When the military began to deploy stored value cards in Iraq and Kuwait this summer, they were the ninth and tenth foreign countries with U.S. bases to begin to use them. Three people from our Bank went to Kuwait and Iraq to help with the introduction of the cards. I am happy to tell you they are safely home now.

Stored value cards also are used to pay all trainees at eight Army, Air Force, and Marine basic training forts in the U.S. During the past year about 180 thousand trainees were paid with stored value cards. Another 26 thousand soldiers were using the cards at their overseas bases, and that number is growing.

We expect the growth to continue, because the stored value cards save money for the military and the Treasury, and have proven convenient for the men and women who use them. They can pay for purchases at the PX, and at local merchants, with the card.

A soldier also can use one of those kiosks to transfer value from his card to his bank account in the U.S., or to download value from his account.

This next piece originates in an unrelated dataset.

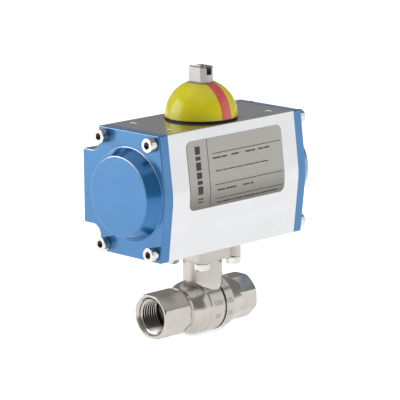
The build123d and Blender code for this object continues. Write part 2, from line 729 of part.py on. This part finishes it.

From Boston we provide the software and technical support for the stored value card program, and we manage it on behalf of the Treasury. The Treasury entrusted this responsibility to us as a result of a successful partnership with them over many years to bring important improvements to the government's payment processes, and even to the broader commercial payments system. In fact, the Boston Reserve Bank conducted seminal research and development on check image technology, on behalf of all Reserve Banks, and with the Treasury as our partner, beginning more than 20 years ago. That work helped to make today's Check 21 possible. And that successful collaboration contributed to today's collaboration on stored value cards.

As I hope you can tell, we are excited about this stored value card program, as we are about the ACH risk management service and Check 21. I hope all of these initiatives are of interest to you, too. Thank you.